Pero sentí que mi sueño no duró mucho... El golpe en el suelo me sacudió. Fue algo súbito y vertiginoso. Como si hubiera despertado repentinamente de un largo letargo. Miré alrededor, luego de intentar reponerme e incorporarme. Solo supe que estaba allí…
La oscuridad reinaba, y llenaba mis ojos con su profundidad. Se me hizo imposible recordar lo que había pasado antes, no pude memorizar ni llevar a mi mente los momentos del viaje previo. Solo era capaz de comprender que me encontraba allí, rodeado de oscuridad. Una oscuridad tan densa y espesa que me abrumaba y penetraba mi cansado rostro.
No podía explicar cómo llegué. Solo recordaba voces, gritos, y la oscuridad. La oscuridad alrededor. Las imágenes llegaban a mi mente de forma intermitente, como súbitas descargas de electricidad.
A tientas intenté encontrar mi cuerpo, registrarme a mí mismo. Allí estaba yo, de cuerpo entero. Quizá eso fue lo que me calmó y me permitió mirar alrededor con detenimiento. Como si el hecho de percibirme de cuerpo entero e íntegro fuera un bien preciado en ese momento de zozobra.
La penumbra parecía eterna, irrompible, solo perturbada por la leve neblina que recorría el aire, y que comenzó a golpearme el cuello erizándome la piel. El frío reinaba, crudo, y fue eso lo que me llevó a detectar que estaba en el exterior, a la intemperie, en un territorio crudo, aterrador y salvaje.
En ese desolado lugar, puedo asegurar, no había ruido. Ni siquiera el más mínimo. Solo mi entrecortada respiración y mis continuos jadeos rompían el profundo y terrible silencio. Nada de voces o guías.
Supe que, quienes sea que previamente me acompañaban, me habían abandonado, por alguna extraña razón. Resultaba difícil razonar, o hacerme cuestionamientos. Solo debía irme. Alejarme. Necesitaba luz. Segundo a segundo, el miedo, devenido de mi inseguridad, de lo indefenso que me sentía y de lo extraño del lugar, fue apoderándose de mí.

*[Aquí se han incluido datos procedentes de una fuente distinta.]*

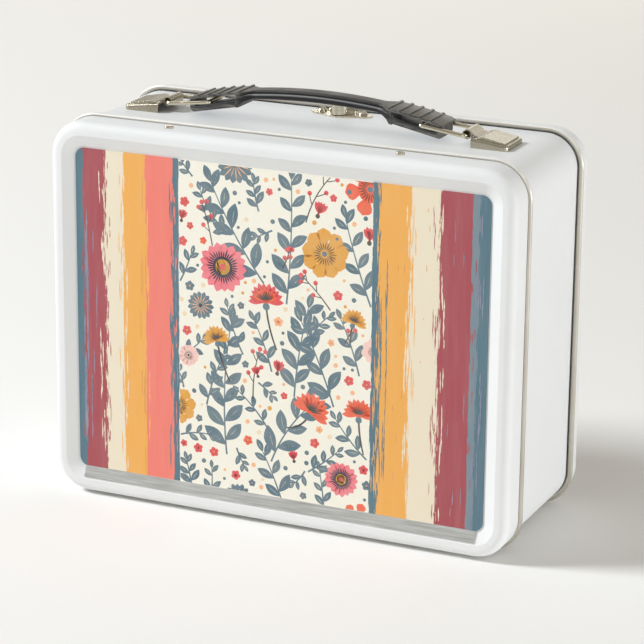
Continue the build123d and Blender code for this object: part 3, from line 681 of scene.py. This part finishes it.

Lo primero que razoné con cierta lógica es que debía incorporarme. No fue fácil. Mis músculos estaban agarrotados, rígidos, y descubrí que tardaban en responder las órdenes que mi cuerpo les daba. Comprendí entonces que cualquier simple acción, como el mas mínimo movimiento o giro, en ese lugar, se tornaba más lenta, más difícil y dolorosa.
No tenía noción del tiempo exacto, pero recuerdo que logré ponerme de pie en un lapso relativamente corto. Ya incorporado, adolorido y aterrado, solo tenía en mis planes escapar, dejar atrás la penumbra, ir en busca de un horizonte desconocido pero de seguro mejor que la oscuridad que me rodeaba. Intenté caminar.
Y entonces sentí dolor. Un terrible dolor. No como otros dolores habituales, sino uno que provenía desde el fondo más recóndito de mi cuerpo. Un dolor punzante, desgarrador, indescriptible, que me carcomía desde adentro. Y aunque caí en la cuenta del dolor cuando ya había logrado incorporarme y avanzar algunos metros, éste se apoderó de mí y comenzó a apresar mi humanidad entera, creciendo a cada paso y a cada instante. Era como si me estuviera moviendo luego de haber estado quieto por años, y a decir verdad quizá así fuera, porque, simplemente, yo no recordaba ni lograba comprender cómo había llegado a ese lugar infernal, ni qué había sido de mí en los momentos previos a la caída dentro de ese paradero.
Sudando del cansancio e intentando sobrellevar aquel dolor, me fui adentrando en la oscuridad luego de mis primeros pasos. Solo se distinguían la niebla lejana, mis brazos extendidos como formas apenas divisibles del entorno y el crujiente y desagradable rechinar del suelo tras mi caminar. El dolor al mover mi cuerpo crecía, haciendo de mi caminata una agonía, y, de a momentos, al dar un paso largo o exigirle a mi cuerpo un poco más, emanaba de mi garganta un grito ahogado de dolor. entonces me detenía y, tomando valor, avanzaba unos instantes después. Siempre sin rumbo. Perdido. Aterrado.
El frío comenzó a hacerse más fuerte, más imponente, a llenar el aire con su presencia y a calarme los huesos a medida que mi cuerpo avanzaba hacia la negrura del horizonte. No hallaba luz ni referencia alguna.
Fue en ese momento cuando comencé a preguntarme si en ese extraño paradero yo estaba realmente solo. Si, en mi caminar, iba hacia el encuentro de algo o alguien. Deseaba, sin dudas, que no fuera así.